Drysdale, as we have come to expect, was a little less frothy. "The work went as planned," he said. "He went well." The 53-year-old British-born trainer, who still returns home to his native Haselmere in Surrey from California to visit his mother, is not terrified of training a potential superhorse. But he is agonised by the thought of talking about it. That was why he conducted his catch-all, one-off press conference yesterday, to free himself from attention during the rest of the build-up. "Now," he said, as the meeting began to break up, "is my suffering over?"

Yet even the circumspect Drysdale can be prompted to discuss that, while Fusaichi Pegasus may be an ambitious name for a racehorse, it is not, in this case, particularly hyperbolic. "He does have a lot of charisma," the trainer said. "I think he's a remarkable horse and I think he ran a remarkable race that day [in the Derby]. He's very athletic."

Neither, it seems, is the big horse quite the cantankerous beast painted in certain areas. "He's quite rambunctious in the mornings and he likes to do things at his speed," Drysdale added. "He likes to be in charge of proceedings. We have to go along a little bit with what he wants to do. A lot of the bucking and playing is just him having a bit of malarkey. But around the stable he's very quiet and very well behaved. He's an intelligent horse."

It has been difficult to apply a similar description to one of the earlier British arrivals at Churchill Downs for Breeders' Cup XVII. Michael Stoute's Kalanisi, a runner in the Turf, has been behaving quite unusually since he touched down last week. Each morning he emerges from his barn and kicks out a small hole in the ground with his hoof. Then he gets down and rolls in the dirt he has excavated.

After three days of quiet canters, Kalanisi also went a little potty out on the track on Sunday. The Champion Stakes winner baulked repeatedly when asked to start his work, unhinged by a different environment and the presence of other horses jogging towards him. When Kalanisi was persuaded to break sweat, he propped and dumped his veteran work rider, Wally Lowsby, who still managed to hang on to the reins.

"He has never been so confused before," Stoute said. "He can be a little bit of a character at home approaching canters and there were a lot of distractions out there."
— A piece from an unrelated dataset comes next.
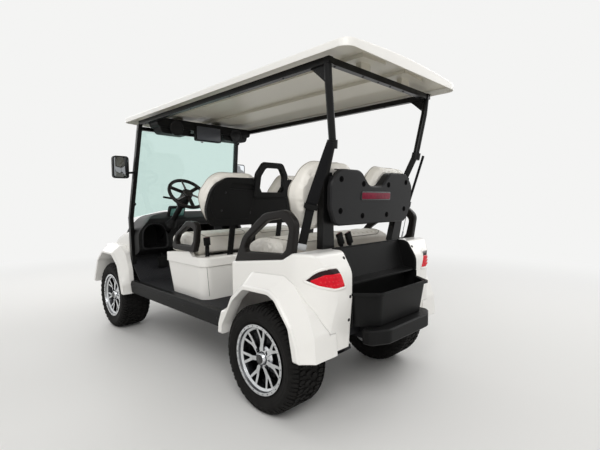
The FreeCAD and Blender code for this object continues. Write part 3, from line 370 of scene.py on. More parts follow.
# Injection-moulded ABS: fine pebble, satin, soft highlights on the edges
BLACK_ABS = VoronoiFinish("textured_abs_black", "101010", 0.5, grain_mm=1.6, relief_mm=0.10,
                          shade=0.12, edge_mm=2.5, specular=0.15)
CHARCOAL_ABS = VoronoiFinish("moulded_abs_charcoal", "1C1C1D", 0.42, grain_mm=2.0, relief_mm=0.06,
                             shade=0.08, edge_mm=3, specular=0.2)
# Armrests: soft-touch polyurethane skin
SOFT_TOUCH = VoronoiFinish("polyurethane_skin_black", "14110F", 0.4, grain_mm=1.8, relief_mm=0.08,
                           shade=0.08, edge_mm=5, specular=0.2)
# Steel tube, powder coated: satin with a faint orange peel
POWDER_COAT = Finish("powder_coated_steel_black", "0F0F0F", 0.32, grain_mm=2.2, relief_mm=0.02,
                     shade=0.06, edge_mm=1.5, specular=0.2)
CHASSIS_PAINT = Finish("chassis_enamel_black", "18181A", 0.5, grain_mm=2.5, relief_mm=0.05,
                       shade=0.12, drift_mm=60, specular=0.3)
CAST_STEEL = Finish("sand_cast_steel", "4A4B4D", 0.6, metallic=0.7, grain_mm=2.0, relief_mm=0.12,
                    shade=0.12, drift_mm=40)
# Diamond-cut cast alloy: bright faces with the tool's fine lines
CAST_ALLOY = FacedFinish("diamond_cut_alloy", "D2D4D6", 0.22, metallic=1.0, grain_mm=1.2,
                         relief_mm=0.01, shade=0.05, drift_mm=30, edge_mm=1.6, second="6C6D70",
                         low=0.2, high=0.45)
TYRE_RUBBER = Finish("carbon_black_rubber", "171615", 0.78, grain_mm=1.5, relief_mm=0.10,
                     shade=0.18, drift_mm=50, specular=0.15)
MAT_RUBBER = RibbedFinish("ribbed_rubber_mat", "17171A", 0.7, grain_mm=14, relief_mm=1.6, shade=0.08,
                          specular=0.3)
CREAM_VINYL = VinylFinish("marine_vinyl_cream", "ECE8DF", 0.42, grain_mm=2.2, relief_mm=0.06,
                          shade=0.025, drift_mm=90)
# Welt cord covered in the same vinyl, coloured greyer than the cover
PIPING_VINYL = VinylFinish("welted_vinyl_grey", "A39E94", 0.5, grain_mm=2.2, relief_mm=0.06, shade=0.08)
BELT_WEBBING = WebbingFinish("polyester_webbing_black", "111112", 0.65, grain_mm=2.4, relief_mm=0.25,
                             shade=0.05, specular=0.15)
# Cast acrylic windscreen, lightly green tinted
TINTED_SHEET = GlassFinish("cast_acrylic_green", "D3EBE6", 0.03, relief_mm=0.0, shade=0.0)
CLEAR_LENS = GlassFinish("polycarbonate_clear", "F2F5F7", 0.03, relief_mm=0.0, shade=0.0, ior=1.58,
                         passing=0.85)
# Tail lamp: bright red prisms that are lit from behind, framed by a dark red band that is painted shade of
# the lamp's recess
RED_LENS = GlassFinish("polycarbonate_red", "CC0820", 0.12, relief_mm=0.0, shade=0.1, drift_mm=40,
                       specular=0.2, passing=0.0, lit=0.15)
RECESS_SHADE_LENS = GlassFinish("red_lens_painted_recess_shade", "26050A", 0.1, relief_mm=0.0, shade=0.05,
                          specular=0.25, passing=0.0)
BATTERY_CASE = Finish("moulded_pp_dark", "2A2B2E", 0.55, grain_mm=2.0, relief_mm=0.05, edge_mm=3)
ZINC_BOLT = Finish("black_zinc_bolt", "161617", 0.4, metallic=0.4, grain_mm=0.8, relief_mm=0.01)
SILVER_METAL = Finish("zinc_plated_steel", "B9BBBD", 0.3, metallic=1.0, grain_mm=0.8, relief_mm=0.01)
SILVER_SATIN = Finish("brushed_aluminium_satin", "9C9EA0", 0.38, metallic=1.0, grain_mm=0.7,
                      relief_mm=0.01, edge_mm=1)
CHROME = Finish("chrome_plated_abs", "D8DADC", 0.08, metallic=1.0, grain_mm=4, relief_mm=0.002)
MIRROR_GLASS = Finish("silvered_glass", "94979A", 0.02, metallic=1.0, grain_mm=20, relief_mm=0.001,
                      shade=0.01)
BLACK_GLOSS = Finish("glossy_abs_black", "121213", 0.22, grain_mm=3, relief_mm=0.01, shade=0.05,
                     edge_mm=1.5, coat=0.3)
# Display covers: dark glass with a faint drift of reflections from the coating
SCREEN_GLASS = Finish("coated_display_glass", "43464E", 0.3, grain_mm=8, relief_mm=0.004, shade=0.15,
                      drift_mm=120, edge_mm=1)
DISPLAY_TEAL = Finish("backlit_display_glass", "5E8C84", 0.15, grain_mm=8, relief_mm=0.004, shade=0.35,
                      drift_mm=40, edge_mm=1)
# Extruded rubber: dull with fine lines
RUBBER_TRIM = Finish("extruded_rubber_black", "141414", 0.6, grain_mm=1.5, relief_mm=0.05, shade=0.1,
                     specular=0.15)
SLEEVE_CLOTH = WebbingFinish("padded_nylon_black", "121214", 0.75, grain_mm=3.0, relief_mm=0.3,
                             shade=0.08, specular=0.15)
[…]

The bulk of the European contingent arrived yesterday morning: Indian Lodge, Fruits Of Love, Distant Music and Bertolini from England, Goldamix, Kingsalsa, Dansili, Noverre and, finally ending any thoughts of immediate retirement, Montjeu from France.

By last night they were in quarantine and tests taken on them had been flown by private jet to a government laboratory at Aimes, Iowa. By midday we will know if their blood is clean enough to run. By Saturday evening we will know if it is good enough to win.